→ SHORT TASK: Using the data below, return the stretch from the line that contains "body_section(outline, normals), surface(*PORCELAIN))" through the line that contains "if empty is", both included, exactly as it stands and nothing beyond it.

-------- DATA FOR THIS TASK --------

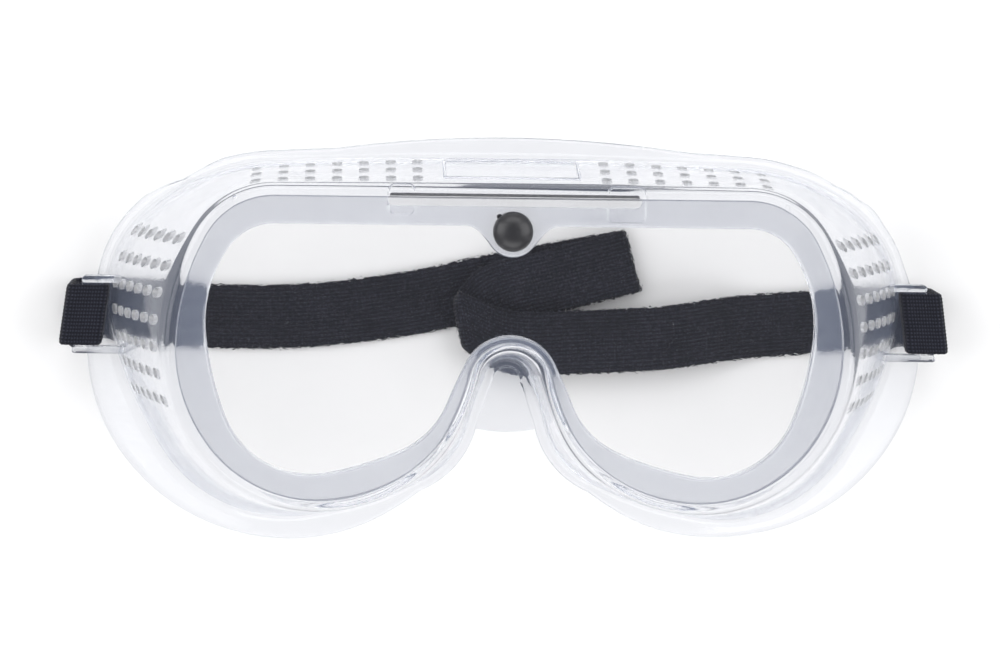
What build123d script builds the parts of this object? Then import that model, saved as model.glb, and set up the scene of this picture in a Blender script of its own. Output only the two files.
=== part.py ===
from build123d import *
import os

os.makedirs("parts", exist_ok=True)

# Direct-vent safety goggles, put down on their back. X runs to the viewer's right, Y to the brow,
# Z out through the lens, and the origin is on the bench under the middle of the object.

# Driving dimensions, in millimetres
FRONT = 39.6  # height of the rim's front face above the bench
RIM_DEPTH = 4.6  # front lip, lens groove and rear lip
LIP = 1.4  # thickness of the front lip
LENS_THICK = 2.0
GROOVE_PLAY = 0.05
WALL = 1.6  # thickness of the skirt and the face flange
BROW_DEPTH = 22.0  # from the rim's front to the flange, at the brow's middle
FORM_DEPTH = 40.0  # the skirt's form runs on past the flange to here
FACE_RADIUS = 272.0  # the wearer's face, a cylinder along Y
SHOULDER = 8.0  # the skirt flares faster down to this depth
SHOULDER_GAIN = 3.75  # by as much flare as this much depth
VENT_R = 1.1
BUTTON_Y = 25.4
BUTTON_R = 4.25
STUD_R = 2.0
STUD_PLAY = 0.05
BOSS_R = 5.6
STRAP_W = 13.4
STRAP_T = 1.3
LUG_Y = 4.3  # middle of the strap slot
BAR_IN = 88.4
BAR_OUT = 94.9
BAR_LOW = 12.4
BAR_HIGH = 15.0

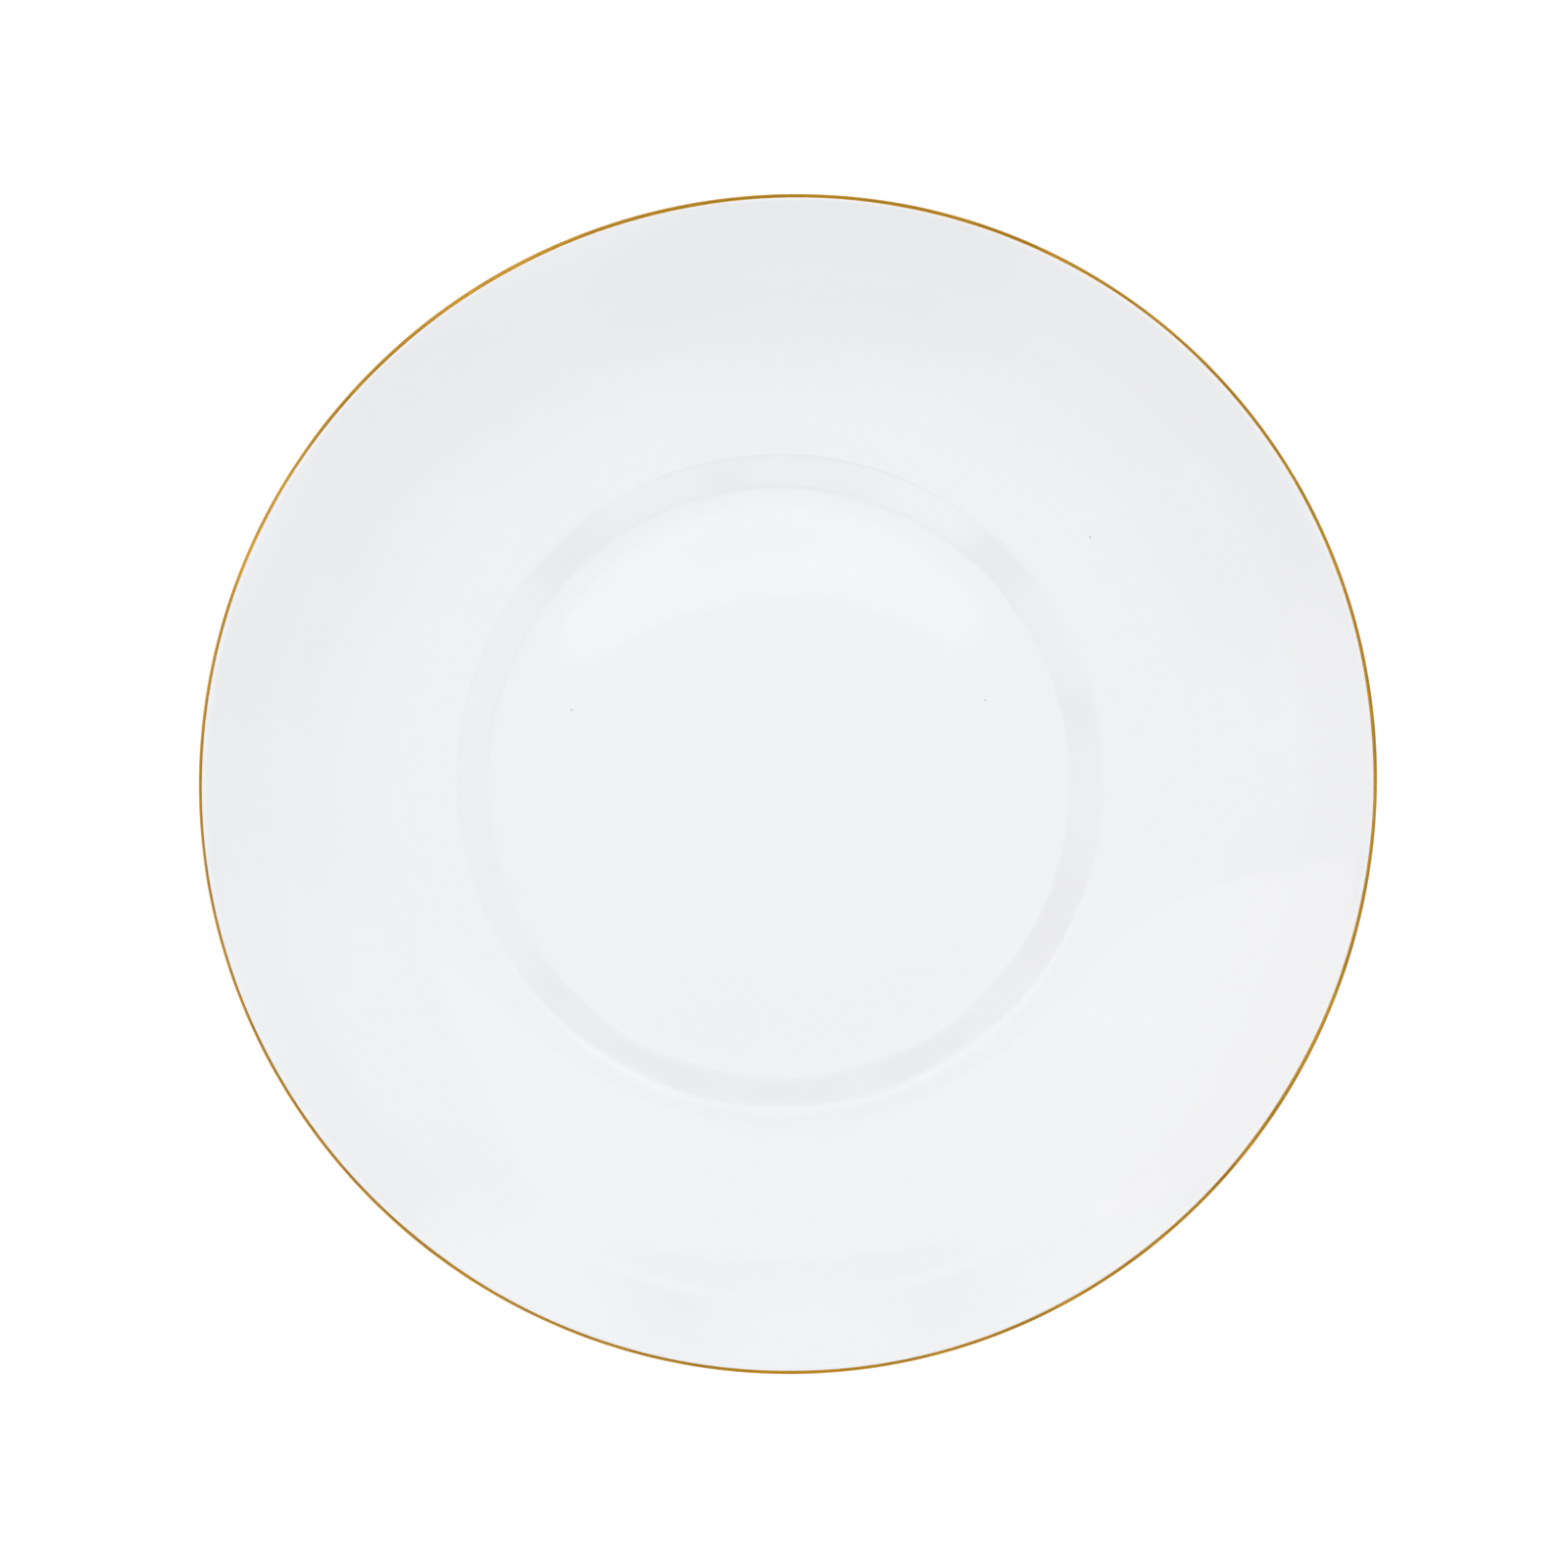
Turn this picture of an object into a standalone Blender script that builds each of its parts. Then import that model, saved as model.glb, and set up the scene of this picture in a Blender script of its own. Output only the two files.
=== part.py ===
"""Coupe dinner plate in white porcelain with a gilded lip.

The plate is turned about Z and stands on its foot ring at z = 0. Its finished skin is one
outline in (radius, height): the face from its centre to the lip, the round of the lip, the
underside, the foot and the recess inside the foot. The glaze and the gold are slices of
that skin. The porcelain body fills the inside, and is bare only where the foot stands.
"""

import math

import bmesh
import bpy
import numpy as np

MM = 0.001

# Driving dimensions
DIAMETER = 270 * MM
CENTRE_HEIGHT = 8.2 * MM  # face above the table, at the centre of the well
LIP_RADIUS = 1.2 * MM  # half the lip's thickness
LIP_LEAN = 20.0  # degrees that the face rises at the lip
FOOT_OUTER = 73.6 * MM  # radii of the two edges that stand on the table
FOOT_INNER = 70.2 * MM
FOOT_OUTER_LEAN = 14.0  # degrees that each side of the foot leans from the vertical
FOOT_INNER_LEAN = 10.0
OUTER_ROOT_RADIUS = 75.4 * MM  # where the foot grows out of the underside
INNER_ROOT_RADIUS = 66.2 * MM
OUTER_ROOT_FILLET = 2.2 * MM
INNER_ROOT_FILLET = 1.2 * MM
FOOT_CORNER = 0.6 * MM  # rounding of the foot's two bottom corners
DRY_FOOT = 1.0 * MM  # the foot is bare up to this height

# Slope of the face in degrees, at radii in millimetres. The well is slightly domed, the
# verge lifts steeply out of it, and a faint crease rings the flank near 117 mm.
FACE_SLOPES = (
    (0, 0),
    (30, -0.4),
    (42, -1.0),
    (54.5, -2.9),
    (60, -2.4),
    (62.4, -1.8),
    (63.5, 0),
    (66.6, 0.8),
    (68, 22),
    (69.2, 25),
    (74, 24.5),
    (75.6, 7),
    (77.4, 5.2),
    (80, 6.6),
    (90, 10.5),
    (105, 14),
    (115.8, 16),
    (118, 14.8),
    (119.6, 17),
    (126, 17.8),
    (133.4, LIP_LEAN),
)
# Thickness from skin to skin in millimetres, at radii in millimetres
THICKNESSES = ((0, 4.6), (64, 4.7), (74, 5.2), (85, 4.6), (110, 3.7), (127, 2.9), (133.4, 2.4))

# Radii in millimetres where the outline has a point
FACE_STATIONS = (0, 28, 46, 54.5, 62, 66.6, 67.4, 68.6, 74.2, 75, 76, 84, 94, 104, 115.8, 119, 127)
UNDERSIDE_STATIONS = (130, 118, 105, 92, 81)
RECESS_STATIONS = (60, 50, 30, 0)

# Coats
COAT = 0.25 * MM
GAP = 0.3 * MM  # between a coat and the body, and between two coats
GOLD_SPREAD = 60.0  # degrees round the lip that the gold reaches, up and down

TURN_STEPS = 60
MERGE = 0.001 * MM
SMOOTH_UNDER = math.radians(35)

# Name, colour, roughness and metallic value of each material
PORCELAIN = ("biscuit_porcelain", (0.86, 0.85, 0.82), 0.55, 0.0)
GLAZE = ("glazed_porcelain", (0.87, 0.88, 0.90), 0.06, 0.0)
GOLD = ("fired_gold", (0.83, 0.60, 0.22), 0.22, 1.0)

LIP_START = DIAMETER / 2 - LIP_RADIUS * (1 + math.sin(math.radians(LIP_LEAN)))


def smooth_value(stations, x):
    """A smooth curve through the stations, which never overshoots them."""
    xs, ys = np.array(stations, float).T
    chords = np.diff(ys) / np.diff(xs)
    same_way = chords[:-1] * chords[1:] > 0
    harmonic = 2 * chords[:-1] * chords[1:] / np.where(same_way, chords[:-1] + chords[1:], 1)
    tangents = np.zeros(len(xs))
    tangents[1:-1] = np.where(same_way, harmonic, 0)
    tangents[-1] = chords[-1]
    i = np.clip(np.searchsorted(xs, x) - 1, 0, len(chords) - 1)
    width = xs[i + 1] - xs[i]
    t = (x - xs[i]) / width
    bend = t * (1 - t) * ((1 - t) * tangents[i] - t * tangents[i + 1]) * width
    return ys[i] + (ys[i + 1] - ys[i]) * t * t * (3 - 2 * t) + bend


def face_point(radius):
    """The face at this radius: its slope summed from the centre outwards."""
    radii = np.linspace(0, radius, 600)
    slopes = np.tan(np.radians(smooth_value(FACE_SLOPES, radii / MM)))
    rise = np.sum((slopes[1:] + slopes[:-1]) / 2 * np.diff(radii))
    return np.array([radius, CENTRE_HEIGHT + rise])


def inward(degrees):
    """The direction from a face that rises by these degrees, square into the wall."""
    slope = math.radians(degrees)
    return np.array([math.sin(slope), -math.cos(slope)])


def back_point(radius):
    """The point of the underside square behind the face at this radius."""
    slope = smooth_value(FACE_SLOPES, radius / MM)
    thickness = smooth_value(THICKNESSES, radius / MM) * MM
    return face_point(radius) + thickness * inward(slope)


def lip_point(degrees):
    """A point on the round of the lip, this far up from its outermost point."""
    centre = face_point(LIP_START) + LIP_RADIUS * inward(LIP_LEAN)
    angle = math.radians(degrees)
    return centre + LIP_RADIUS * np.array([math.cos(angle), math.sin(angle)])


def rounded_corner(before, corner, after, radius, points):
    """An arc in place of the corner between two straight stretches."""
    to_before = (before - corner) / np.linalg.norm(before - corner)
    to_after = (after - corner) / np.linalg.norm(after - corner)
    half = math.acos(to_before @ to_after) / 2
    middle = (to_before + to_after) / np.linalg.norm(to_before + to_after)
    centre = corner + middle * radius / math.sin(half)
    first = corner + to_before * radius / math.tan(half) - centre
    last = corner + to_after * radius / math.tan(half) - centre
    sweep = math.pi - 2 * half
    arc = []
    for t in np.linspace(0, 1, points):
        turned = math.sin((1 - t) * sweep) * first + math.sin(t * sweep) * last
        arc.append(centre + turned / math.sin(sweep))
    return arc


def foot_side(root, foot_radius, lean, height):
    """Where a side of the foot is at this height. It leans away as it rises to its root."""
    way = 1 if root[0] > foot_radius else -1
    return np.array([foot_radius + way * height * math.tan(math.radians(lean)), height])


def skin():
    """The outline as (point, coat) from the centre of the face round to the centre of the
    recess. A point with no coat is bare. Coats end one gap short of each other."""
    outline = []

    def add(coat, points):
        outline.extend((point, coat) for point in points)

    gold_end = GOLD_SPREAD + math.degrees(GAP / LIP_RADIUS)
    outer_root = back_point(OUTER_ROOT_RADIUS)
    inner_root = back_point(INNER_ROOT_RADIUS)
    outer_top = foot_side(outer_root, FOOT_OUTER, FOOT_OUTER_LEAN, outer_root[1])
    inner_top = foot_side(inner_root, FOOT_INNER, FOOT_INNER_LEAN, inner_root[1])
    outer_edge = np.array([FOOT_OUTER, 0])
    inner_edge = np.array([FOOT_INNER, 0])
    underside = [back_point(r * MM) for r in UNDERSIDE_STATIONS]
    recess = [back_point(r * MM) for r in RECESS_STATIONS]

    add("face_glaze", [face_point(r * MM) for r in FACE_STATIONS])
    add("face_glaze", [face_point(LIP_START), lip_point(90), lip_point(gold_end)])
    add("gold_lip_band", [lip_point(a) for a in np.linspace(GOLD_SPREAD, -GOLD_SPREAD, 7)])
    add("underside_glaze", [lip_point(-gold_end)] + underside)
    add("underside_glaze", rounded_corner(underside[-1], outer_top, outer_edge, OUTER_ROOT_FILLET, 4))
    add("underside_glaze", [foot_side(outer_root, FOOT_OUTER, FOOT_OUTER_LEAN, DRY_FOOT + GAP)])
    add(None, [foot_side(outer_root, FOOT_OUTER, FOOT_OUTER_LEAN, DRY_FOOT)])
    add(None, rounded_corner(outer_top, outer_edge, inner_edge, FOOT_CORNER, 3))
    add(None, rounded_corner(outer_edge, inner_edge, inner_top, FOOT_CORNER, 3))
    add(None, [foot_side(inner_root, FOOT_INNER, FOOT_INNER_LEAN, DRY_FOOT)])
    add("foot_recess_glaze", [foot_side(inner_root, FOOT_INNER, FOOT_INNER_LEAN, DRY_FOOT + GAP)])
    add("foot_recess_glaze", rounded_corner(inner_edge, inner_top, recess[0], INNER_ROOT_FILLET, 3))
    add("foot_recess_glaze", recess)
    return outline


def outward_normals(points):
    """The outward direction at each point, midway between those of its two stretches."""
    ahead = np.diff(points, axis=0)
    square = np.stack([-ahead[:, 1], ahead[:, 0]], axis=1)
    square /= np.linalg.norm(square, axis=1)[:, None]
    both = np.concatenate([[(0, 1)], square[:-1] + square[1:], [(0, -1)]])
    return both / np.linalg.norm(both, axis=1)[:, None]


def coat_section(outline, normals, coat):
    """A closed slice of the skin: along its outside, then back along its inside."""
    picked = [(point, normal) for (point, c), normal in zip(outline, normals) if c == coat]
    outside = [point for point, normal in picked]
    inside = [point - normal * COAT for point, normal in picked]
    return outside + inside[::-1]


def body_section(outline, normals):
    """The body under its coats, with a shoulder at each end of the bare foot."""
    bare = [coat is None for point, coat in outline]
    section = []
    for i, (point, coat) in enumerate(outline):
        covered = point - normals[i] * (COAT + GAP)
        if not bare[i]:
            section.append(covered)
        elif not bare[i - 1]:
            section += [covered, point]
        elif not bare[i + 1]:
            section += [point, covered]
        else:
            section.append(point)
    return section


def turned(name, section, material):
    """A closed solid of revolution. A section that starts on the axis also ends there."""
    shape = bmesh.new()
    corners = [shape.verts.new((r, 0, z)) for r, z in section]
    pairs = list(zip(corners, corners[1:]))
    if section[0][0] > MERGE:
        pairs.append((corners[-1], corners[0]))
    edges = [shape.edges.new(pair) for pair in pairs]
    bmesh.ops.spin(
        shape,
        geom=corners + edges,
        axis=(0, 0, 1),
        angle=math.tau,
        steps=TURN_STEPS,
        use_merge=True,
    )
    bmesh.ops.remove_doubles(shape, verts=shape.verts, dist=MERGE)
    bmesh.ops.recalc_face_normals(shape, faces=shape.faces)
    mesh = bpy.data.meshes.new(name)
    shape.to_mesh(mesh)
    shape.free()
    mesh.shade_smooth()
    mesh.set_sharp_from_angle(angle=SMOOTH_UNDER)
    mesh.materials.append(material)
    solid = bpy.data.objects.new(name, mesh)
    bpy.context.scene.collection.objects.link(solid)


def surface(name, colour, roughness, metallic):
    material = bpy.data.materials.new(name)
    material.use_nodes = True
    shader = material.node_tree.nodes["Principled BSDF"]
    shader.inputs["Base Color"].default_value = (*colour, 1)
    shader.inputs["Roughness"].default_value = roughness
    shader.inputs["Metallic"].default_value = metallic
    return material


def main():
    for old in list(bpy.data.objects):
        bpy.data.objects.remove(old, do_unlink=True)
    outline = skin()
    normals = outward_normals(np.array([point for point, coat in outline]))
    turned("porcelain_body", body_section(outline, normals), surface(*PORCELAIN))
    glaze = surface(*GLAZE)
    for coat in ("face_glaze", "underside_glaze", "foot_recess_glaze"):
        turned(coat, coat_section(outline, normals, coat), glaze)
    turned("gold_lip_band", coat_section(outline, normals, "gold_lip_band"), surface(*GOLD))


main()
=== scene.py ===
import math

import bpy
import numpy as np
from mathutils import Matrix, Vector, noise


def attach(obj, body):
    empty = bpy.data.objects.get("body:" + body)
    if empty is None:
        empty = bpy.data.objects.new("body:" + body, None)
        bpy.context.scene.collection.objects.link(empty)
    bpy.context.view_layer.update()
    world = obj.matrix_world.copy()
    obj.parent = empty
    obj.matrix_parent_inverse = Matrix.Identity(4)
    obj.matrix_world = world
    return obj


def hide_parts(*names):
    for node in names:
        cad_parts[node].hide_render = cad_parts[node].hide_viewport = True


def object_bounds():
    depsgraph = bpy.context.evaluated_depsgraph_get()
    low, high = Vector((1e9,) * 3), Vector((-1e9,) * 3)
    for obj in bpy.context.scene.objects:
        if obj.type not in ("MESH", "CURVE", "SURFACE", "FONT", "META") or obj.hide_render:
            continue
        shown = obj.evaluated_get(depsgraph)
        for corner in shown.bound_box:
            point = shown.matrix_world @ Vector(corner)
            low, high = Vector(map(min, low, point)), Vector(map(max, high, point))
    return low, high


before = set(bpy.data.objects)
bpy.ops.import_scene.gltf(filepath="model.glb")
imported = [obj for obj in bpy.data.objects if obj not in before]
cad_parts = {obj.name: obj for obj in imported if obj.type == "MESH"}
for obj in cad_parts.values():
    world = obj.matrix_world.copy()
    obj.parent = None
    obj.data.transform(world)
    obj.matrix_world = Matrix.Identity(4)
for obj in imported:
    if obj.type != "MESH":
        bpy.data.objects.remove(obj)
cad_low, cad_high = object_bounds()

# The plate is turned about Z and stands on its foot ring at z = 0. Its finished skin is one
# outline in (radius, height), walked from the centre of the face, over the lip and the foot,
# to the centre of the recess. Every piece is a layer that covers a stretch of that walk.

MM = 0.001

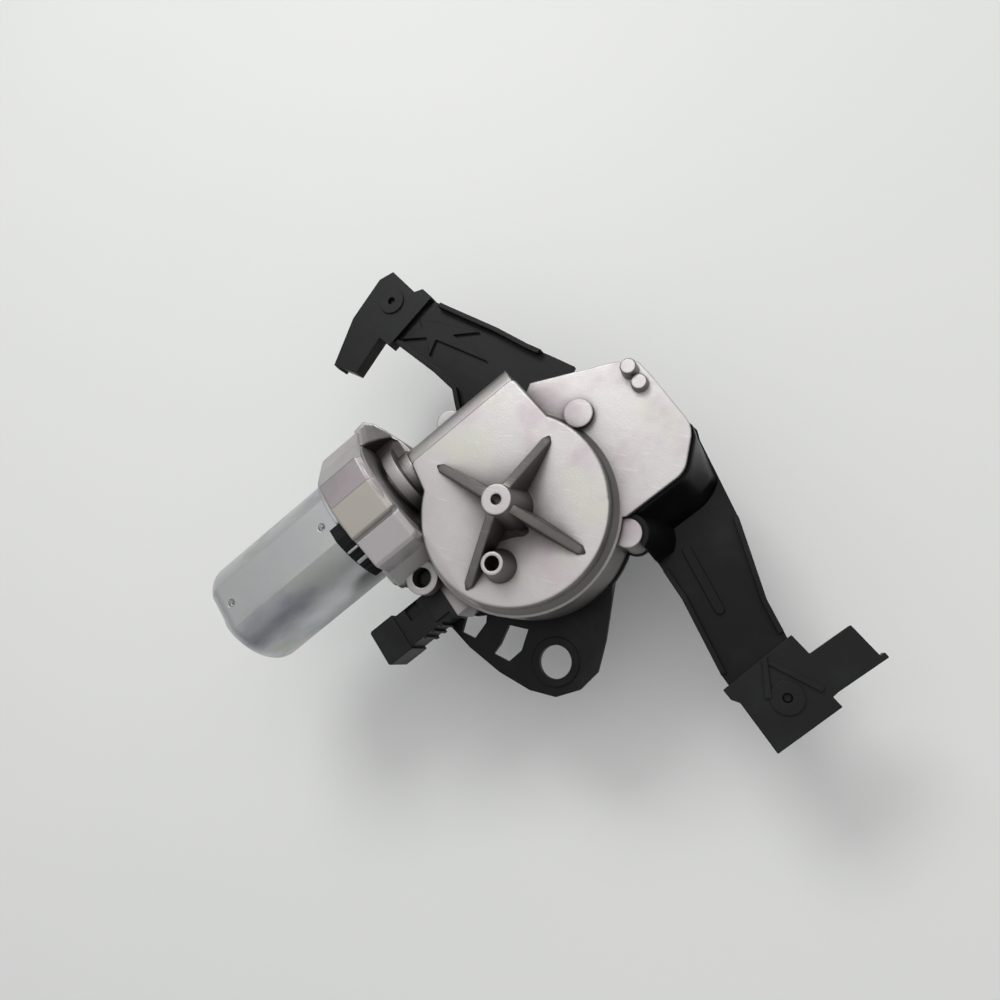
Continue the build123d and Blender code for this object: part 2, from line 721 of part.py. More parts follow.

--------

→ TASK RESPONSE:
    turned("porcelain_body", body_section(outline, normals), surface(*PORCELAIN))
    glaze = surface(*GLAZE)
    for coat in ("face_glaze", "underside_glaze", "foot_recess_glaze"):
        turned(coat, coat_section(outline, normals, coat), glaze)
    turned("gold_lip_band", coat_section(outline, normals, "gold_lip_band"), surface(*GOLD))


main()
=== scene.py ===
import math

import bpy
import numpy as np
from mathutils import Matrix, Vector, noise


def attach(obj, body):
    empty = bpy.data.objects.get("body:" + body)
    if empty is None:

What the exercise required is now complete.